I started to read the commentary in the Orthodox Study Bible. It blew my mind! How foolish I had been! I was blind…so blind that I had missed the truth of its teaching and practice. I finally decided to tell my husband that I wanted to join his journey.
Not long after, we were received as catechumens, and thanks be to God, we were baptized into the Orthodox Church in 2013.
My journey to Orthodoxy began as a child. How do I describe a lifetime of hearing God, following Him, ignoring and running the other way? Buddhism, Vedanta, Psychology… All wanted me to “do” it by myself. I was ill, I just couldn’t “do” it by myself. Why would He call me back, after all the things I had done, said and thought? I was not managing on my own spiritually.
Depressed, lonely (but not alone), something was wrong but I didn’t know what it was. In 1979 we lived in Etna, California. At that time I returned to a Protestant church, and it helped for a while. Then, one day, my husband took me to a service at Sts. Adrian and Natalie Orthodox Mission in Etna. It was a Vesper service during Pentecost. Father Seraphim Rose, a saintly priest-monk from a nearby monastery, was reading the Gospel amid incense, candles, singing, and icons. I knew I was home. I didn’t have a clue about what was happening, but I did know, “I want that! And I will do anything it takes to have it!”
I didn’t understand the veneration of the Theotokos (the Virgin Mary), or anything else. I just wanted to be in the presence of Christ our God. All our family was eventually baptized. We were graciously allowed to be a part of Father Seraphim’s last few years, and we consider St. Herman’s Monastery our spiritual birthplace. My dear husband is now buried there, very near the grave of blessed Fr. Seraphim Rose.
We put our shoulders to the plow of repentance and for the most part never looked back… Well, except for a dark time when I was insistent on my own way. God is a God of Love and Freedom. We have free choice. He lets us exercise it anytime we want. But then we reap the fruits of that fallen labor. I strive to hear that still small voice through prayer, repentance, fasting, reading the Scriptures and attending the Holy services. My husband had such a blessed falling-asleep, and I pray that I will be found worthy to join him in the Heavenly Mansions. God must love me very much, humbling as it is. I still strive to be a true and faithful servant, to turn away from evil and do good, seek peace and pursue it. When someone walks into our church, I always gives thanks for that miracle and I think, “Oooh, God is calling them, may they have ears to hear with their heart!”
It was the summer of 1991, and our marriage was on the brink of destruction. Even though we had pledged our love to each other in a civil ceremony in 1983, it was not enough to withstand the looking for the center of that love in all the wrong places. Sexual experimentation and drug abuse had weakened our senses and the sin of it all had almost been more than we could bare.

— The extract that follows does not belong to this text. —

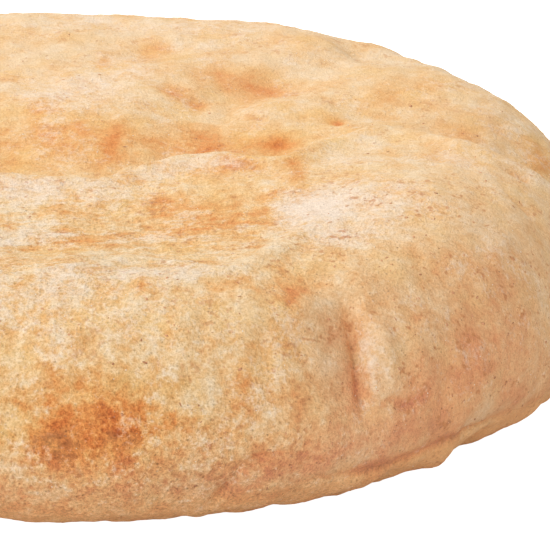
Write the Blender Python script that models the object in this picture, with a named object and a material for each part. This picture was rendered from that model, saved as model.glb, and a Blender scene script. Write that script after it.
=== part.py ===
"""Pita bread: one puffed round loaf with a soft rim, a long crest with a hollow behind it, and folds
in its side. It is one solid, lying on its flat underside, with the middle of that face at the origin.

All sizes are in millimetres and are turned into metres at the end. Folds and dents are placed on the
crust as if it were spread out flat: a point of the spread-out crust lies as far from the middle as
the crust is long from the middle of the top to that point.
"""

from math import cos, pi, radians, sin

import bmesh
import bpy
import numpy as np

MM = 0.001
NAME = "pita_bread"

# The plain loaf.
LOAF_RADIUS = 80.0
LOAF_HEIGHT = 33.5
BELT_HEIGHT = 12.0
SHOULDER_EASE = 1.15

# How finely the loaf is divided. The last rings lie on the flat underside.
SEGMENTS = 100
RINGS = 44
BASE_RINGS = 4
SECTION_POINTS = 400

# The crest across the top: x, y, depth of the hollow behind it, and how softly the crest falls into it.
CREST = (
    (-118, -14, 0.0, 12.0),
    (-92, -24, 2.5, 10.0),
    (-70, -26, 4.5, 6.0),
    (-42, -16, 5.0, 4.0),
    (-13, -18.5, 5.0, 3.8),
    (2, -19.5, 4.5, 3.8),
    (12, -12.5, 4.5, 3.8),
    (20, -10, 4.5, 3.8),
    (29, -12.5, 4.5, 3.8),
    (38, -3, 2.2, 4.0),
    (47, 1, 2.0, 4.0),
    (57, -5, 4.5, 4.0),
    (71, -9.5, 7.0, 5.0),
    (86, -10, 5.0, 9.0),
    (100, -8, 2.0, 12.0),
    (118, -6, 0.0, 14.0),
)
CREST_RISE = 1.0
CREST_WIDTH = 3.5
HOLLOW_SETBACK = 6.5
HOLLOW_FAR = 20.0

# The edge where the top turns over into the front of the loaf.
FRONT_EDGE = ((-88, -22), (-62, -42), (-34, -54), (-8, -58), (20, -57), (32, -42), (43, -21))
FRONT_EDGE_RISE = 1.3
FRONT_EDGE_WIDTH = 3.8

# Folds pressed into the side: points, depth, width on the right and on the left of the line.
FOLDS = (
    (((38, -56), (41.5, -63), (44, -70), (48, -79)), 2.8, 6.0, 2.6),
    (((46, -76), (52, -71.5), (60, -67.5)), 0.8, 3.0, 3.0),
    (((38, -90), (54, -82), (67, -71), (80, -57)), 1.2, 3.0, 2.5),
    (((-30, 50), (-40, 62), (-46, 74), (-48, 84)), 2.0, 5.0, 4.0),
    (((-62, -20), (-72, -30), (-80, -38), (-86, -44)), 1.6, 6.0, 4.0),
    (((52, 44), (60, 54), (66, 64)), 1.4, 5.0, 5.0),
)
FOLD_ENDS = 0.35

# Humps and dents: where, half widths, turn in degrees, and rise (negative for a dent).
MOUNDS = (
    ((0, -38), (32, 13), -6, -3.0),
    ((50, -30), (24, 17), -40, 2.2),
    ((47, -66), (4, 8), 20, 1.6),
    ((52, -64), (4, 7), 25, 0.9),
    ((24, 26), (9, 7), 0, -1.2),
    ((17, 16), (6, 5), 0, -0.8),
    ((8, 42), (9, 5), 0, -0.6),
    ((44, 16), (6, 5), 0, -0.6),
    ((33, 33), (5, 14), -45, -1.5),
    ((47, 42), (6, 8), 30, -1.5),
    ((-9, -43), (8, 4), 0, -1.0),
    ((-48, 18), (18, 12), 35, -1.8),
    ((-30, 52), (14, 12), -20, 1.2),
    ((-56, -34), (12, 14), 30, 1.5),
    ((-62, 46), (16, 12), -45, 1.0),
    ((10, 68), (14, 10), 0, -0.6),
    ((48, 50), (9, 12), 45, 0.5),
    ((74, 24), (14, 14), 0, 0.6),
    ((75, -65), (13, 9), 48, -1.2),
)

CRUST_COLOUR = (0.80, 0.55, 0.30, 1.0)
CRUST_ROUGHNESS = 0.8
CRUST_METALLIC = 0.0


def clear_scene():
    for obj in list(bpy.data.objects):
        bpy.data.objects.remove(obj, do_unlink=True)


def running_sum(values):
    """Integral from 0 to each of the evenly spaced places in 0..1 that the values stand for."""
    step = 1.0 / (len(values) - 1)
    return np.concatenate([[0.0], np.cumsum(0.5 * (values[1:] + values[:-1]) * step)])


def bend(slope, drop):
    """Crust whose slope runs through the given angles while it falls by drop: length, out, down."""
    length = drop / running_sum(np.sin(slope))[-1]
    share = np.linspace(0.0, 1.0, len(slope))
    return length * share, length * running_sum(np.cos(slope)), length * running_sum(np.sin(slope))


def loaf_section():
    """The plain loaf cut through its middle, from the middle of the top round to the middle of the
    underside: crust length, radius, height and slope at each point, and the length at which the
    flat underside begins."""
    share = np.linspace(0.0, 1.0, SECTION_POINTS)
    over = 0.5 * pi * share**SHOULDER_EASE
    under = 0.5 * pi * (1.0 + share)
    over_length, over_out, over_down = bend(over, LOAF_HEIGHT - BELT_HEIGHT)
    under_length, under_out, under_down = bend(under, BELT_HEIGHT)
    flat_top = LOAF_RADIUS - over_out[-1]
    base_radius = LOAF_RADIUS + under_out[-1]
    to_belt = flat_top + over_length[-1]
    to_base = to_belt + under_length[-1]
    to_middle = to_base + base_radius
    length = np.concatenate([[0.0], flat_top + over_length, to_belt + under_length[1:], [to_middle]])
    radius = np.concatenate([[0.0], flat_top + over_out, LOAF_RADIUS + under_out[1:], [0.0]])
    height = np.concatenate([[LOAF_HEIGHT], LOAF_HEIGHT - over_down, BELT_HEIGHT - under_down[1:], [0.0]])
    slope = np.concatenate([[0.0], over, under[1:], [pi]])
    return length, radius, height, slope, to_base


def smooth(low, high, value):
    """0 at low, 1 at high, with an even ease between them."""
    share = np.clip((value - low) / (high - low), 0.0, 1.0)
    return share * share * (3.0 - 2.0 * share)


def smooth_line(points, count=60):
    """A smooth line through a few points."""
    knots = np.array(points, float)
    knots = np.vstack([2 * knots[0] - knots[1], knots, 2 * knots[-1] - knots[-2]])
    place = np.linspace(0, len(knots) - 3, count)
    first = np.minimum(place.astype(int), len(knots) - 4)
    u = (place - first)[:, None]
    a, b, c, d = (knots[first + k] for k in range(4))
    return 0.5 * (2 * b + (c - a) * u + (2 * a - 5 * b + 4 * c - d) * u**2 + (3 * b - a - 3 * c + d) * u**3)


def beside(x, y, line):
    """How far each place lies to the left of a line, and how far along the line, as a share."""
    nearest = np.full(x.shape, np.inf)
    left = np.zeros(x.shape)
    share = np.zeros(x.shape)
    steps = np.diff(line, axis=0)
    for i, (dx, dy) in enumerate(steps):
        from_x = x - line[i, 0]
        from_y = y - line[i, 1]
        t = np.clip((from_x * dx + from_y * dy) / (dx * dx + dy * dy), 0.0, 1.0)
        gap = np.hypot(from_x - t * dx, from_y - t * dy)
        closer = gap < nearest
        nearest = np.where(closer, gap, nearest)
        left = np.where(closer, gap * np.sign(dx * from_y - dy * from_x), left)
        share = np.where(closer, (i + t) / len(steps), share)
    return left, share


def hill(gap, right, left):
    """1 on a line, falling off within the given width on each side of it."""
    return np.exp(-((gap / np.where(gap < 0, right, left)) ** 2))


def mound(x, y, place, size, turn):
    """1 at a place, falling off within the half widths given by size, turned by turn degrees."""
    c = cos(radians(turn))
    s = sin(radians(turn))
    u = ((x - place[0]) * c + (y - place[1]) * s) / size[0]
    v = ((y - place[1]) * c - (x - place[0]) * s) / size[1]
    return np.exp(-u * u - v * v)


def crest_lift(x, y):
    """The long crest and the hollow behind it."""
    line = smooth_line(CREST, 200)
    crest_y, depth, softness = (np.interp(x, line[:, 0], line[:, k]) for k in (1, 2, 3))
    behind = y - crest_y
    rise = CREST_RISE * hill(behind, CREST_WIDTH, CREST_WIDTH) * np.minimum(depth, 1.0)
    return rise - depth * hill(behind - HOLLOW_SETBACK, softness, HOLLOW_FAR)


def line_lift(x, y, points, rise, right, left):
    """A ridge (or, with a negative rise, a crease) along a smooth line, fading out at both ends."""
    gap, share = beside(x, y, smooth_line(points))
    ends = smooth(0.0, FOLD_ENDS, share) * smooth(1.0, 1.0 - FOLD_ENDS, share)
    return rise * ends * hill(gap, right, left)


def crust_lift(x, y):
    """How far the crust stands out from the plain loaf at places on the spread-out crust."""
    lift = crest_lift(x, y)
    lift += line_lift(x, y, FRONT_EDGE, FRONT_EDGE_RISE, FRONT_EDGE_WIDTH, FRONT_EDGE_WIDTH)
    for points, depth, right, left in FOLDS:
        lift += line_lift(x, y, points, -depth, right, left)
    for place, size, turn, rise in MOUNDS:
        lift += rise * mound(x, y, place, size, turn)
    return lift


def shape_loaf(length, angle):
    """Crust length and direction from the middle of the top -> point of the finished loaf."""
    along, radius, height, slope, to_base = loaf_section()
    lift = crust_lift(length * np.cos(angle), length * np.sin(angle))
    lift *= smooth(to_base, to_base - 5.0, length)
    tilt = np.interp(length, along, slope)
    r = np.interp(length, along, radius) + lift * np.sin(tilt)
    z = np.interp(length, along, height) + lift * np.cos(tilt)
    z[length >= to_base - 1e-6] = 0.0
    return np.stack([r * np.cos(angle), r * np.sin(angle), z], axis=1)


def crust_material():
    material = bpy.data.materials.new("baked_crust")
    material.use_nodes = True
    shader = material.node_tree.nodes["Principled BSDF"]
    shader.inputs["Base Color"].default_value = CRUST_COLOUR
    shader.inputs["Roughness"].default_value = CRUST_ROUGHNESS
    shader.inputs["Metallic"].default_value = CRUST_METALLIC
    return material


def make_loaf():
    """A ball whose rings are laid over the loaf: the middle of its top becomes the middle of the
    crust, and its last rings become the flat underside."""
    bm = bmesh.new()
    bmesh.ops.create_uvsphere(bm, u_segments=SEGMENTS, v_segments=RINGS, radius=1.0)
    ball = np.array([vert.co for vert in bm.verts])
    share = np.arccos(np.clip(ball[:, 2], -1.0, 1.0)) / pi
    angle = np.arctan2(ball[:, 1], ball[:, 0])
    along, _, _, _, to_base = loaf_section()
    last_seen = 1.0 - BASE_RINGS / RINGS
    length = np.interp(share, [0.0, last_seen, 1.0], [0.0, to_base, along[-1]])
    points = shape_loaf(length, angle)
    middle = 0.5 * (points.min(axis=0) + points.max(axis=0))
    points[:, :2] -= middle[:2]
    for vert, point in zip(bm.verts, points * MM):
        vert.co = point
    bmesh.ops.triangulate(bm, faces=bm.faces)
    for face in bm.faces:
        face.smooth = True
    mesh = bpy.data.meshes.new(NAME)
    bm.to_mesh(mesh)
    bm.free()
    mesh.materials.append(crust_material())
    return bpy.data.objects.new(NAME, mesh)


def main():
    clear_scene()
    collection = bpy.data.collections.new("pita_bread_part")
    bpy.context.scene.collection.children.link(collection)
    collection.objects.link(make_loaf())


main()
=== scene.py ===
from math import atan, cos, pi, radians, sin

import bpy
import numpy as np
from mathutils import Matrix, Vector


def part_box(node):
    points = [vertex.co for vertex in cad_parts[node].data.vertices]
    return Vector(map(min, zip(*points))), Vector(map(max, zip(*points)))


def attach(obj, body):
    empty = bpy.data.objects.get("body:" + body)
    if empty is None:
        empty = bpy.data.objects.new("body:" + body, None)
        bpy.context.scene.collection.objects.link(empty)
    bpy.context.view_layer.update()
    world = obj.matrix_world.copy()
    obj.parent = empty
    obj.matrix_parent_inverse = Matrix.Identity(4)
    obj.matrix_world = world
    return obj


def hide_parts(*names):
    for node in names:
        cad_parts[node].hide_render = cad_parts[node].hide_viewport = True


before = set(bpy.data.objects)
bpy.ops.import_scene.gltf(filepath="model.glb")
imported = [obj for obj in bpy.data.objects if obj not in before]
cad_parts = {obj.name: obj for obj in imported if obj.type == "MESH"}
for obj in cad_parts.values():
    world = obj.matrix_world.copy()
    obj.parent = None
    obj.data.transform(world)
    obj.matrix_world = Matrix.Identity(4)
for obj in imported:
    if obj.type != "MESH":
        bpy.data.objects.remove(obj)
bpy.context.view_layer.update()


# ---------------------------------------------------------------------------------------------
# The camera. A long lens from a little above the table, aimed to the right of the loaf's middle,
# so that the left part of the loaf runs out of view.
# ---------------------------------------------------------------------------------------------
MM = 0.001
CAMERA_DISTANCE = 850 * MM
CAMERA_TILT = radians(20.93)
AIM_FROM_MIDDLE = np.array((28.9, 0.0, 10.87)) * MM
SEEN_WIDTH = 84.9 * MM
NEAREST_SEEN = 0.01
FARTHEST_SEEN = 100.0

loaf_low, loaf_high = (np.array(corner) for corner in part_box("pita_bread"))
footprint_middle = 0.5 * (loaf_low + loaf_high) * (1, 1, 0)
aim = Vector(footprint_middle + AIM_FROM_MIDDLE)
lens = bpy.data.cameras.new("camera")
lens.sensor_fit = "HORIZONTAL"
lens.angle = 2 * atan(0.5 * SEEN_WIDTH / CAMERA_DISTANCE)
lens.clip_start = NEAREST_SEEN
lens.clip_end = FARTHEST_SEEN
camera = bpy.data.objects.new("camera", lens)
toward_camera = Vector((0, -cos(CAMERA_TILT), sin(CAMERA_TILT)))
camera.location = aim + CAMERA_DISTANCE * toward_camera
camera.rotation_euler = toward_camera.to_track_quat("Z", "Y").to_euler()
bpy.context.scene.collection.objects.link(camera)
bpy.context.scene.camera = camera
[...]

We were both serious spiritual seekers, yearning for the truth of our existence. We both had Protestant backgrounds. We believed in Jesus Christ, but could not abide the watered down form which had been presented to us. So we followed the trend and began to look for God in Eastern Mysticism/Religions and the occult. Nothing was working. There was no peace in our hearts and only intermittent moments of elusive happiness that vanished the morning after our latest escapade. Divorce seemed the only solution.
At that time my husband began to pray for God to reveal to him ancient Christianity. In less than a week, an acquaintance at his workplace invited us to attend an English language service at a Russian Orthodox Cathedral in San Francisco. We took him up on his offer, and the evening before we were on pins and needles in anticipation of what might transpire. On the trip from Santa Cruz to San Francisco, our friend Peter explained to us the history of the Church and why he had left the western Christianity and become Orthodox. We were captivated by his words and experiences.
As we entered the cathedral for the Liturgy, Peter explained that we could walk around and look at the icons and light candles if we were moved to do so. As we stepped inside, the holiness and grace within that church hit us like a cannonball. James went to the left and I went to the right. We met in the center with tears rolling down both of our cheeks. Looking into each others eyes we just knew we had found what we were looking for. Our spiritual home was here.
As the service began, James was drawn to stand toward the back, but I was drawn to the confessional (not knowing what it was, as I had never confessed in my life). As the priest first came forward and began to cense the people, his eyes looked at me. And it was the eyes of Jesus Christ, looking deep into the wound that was my sinful soul. Christ seeing all the dirt and sin, all my mistakes and yet covering me with such compassion and love. It was like being hit with a hurricane of love. The priest, an Irish convert himself, understood what was happening to us and took us under his wing. He would become our spiritual father and most beloved guide in the years to come.
Within the next few months we would become catechumens, then baptized and chrismated and finally married in the One, Holy Catholic and Apostolic Church. It was only later that we would find out that July 2, that blessed day that we entered “the Old Cathedral” for the first time, was the anniversary of the repose of the soon to be Saint John of Shanghai and San Francisco, and that this was the very church in which he served. We also found out that the place my husband choose to stand for every Liturgy thereafter was the place that the beloved monk Seraphim Rose had stood during his time of conversion.
This is the miracle of our conversion, the beginning of the healing of our marriage and the beginning of our life in Christ whose love and compassion has no end. Many trials and tribulations followed in the years to come, but with Christ as our Guide and Savior we were able to withstand the storms and find calm harbor. Since then my dear husband has departed in the Lord and waits for me to follow him someday.
May every heart that yearns to know the true God be united to Him in faith and love for this is the beginning of our salvation.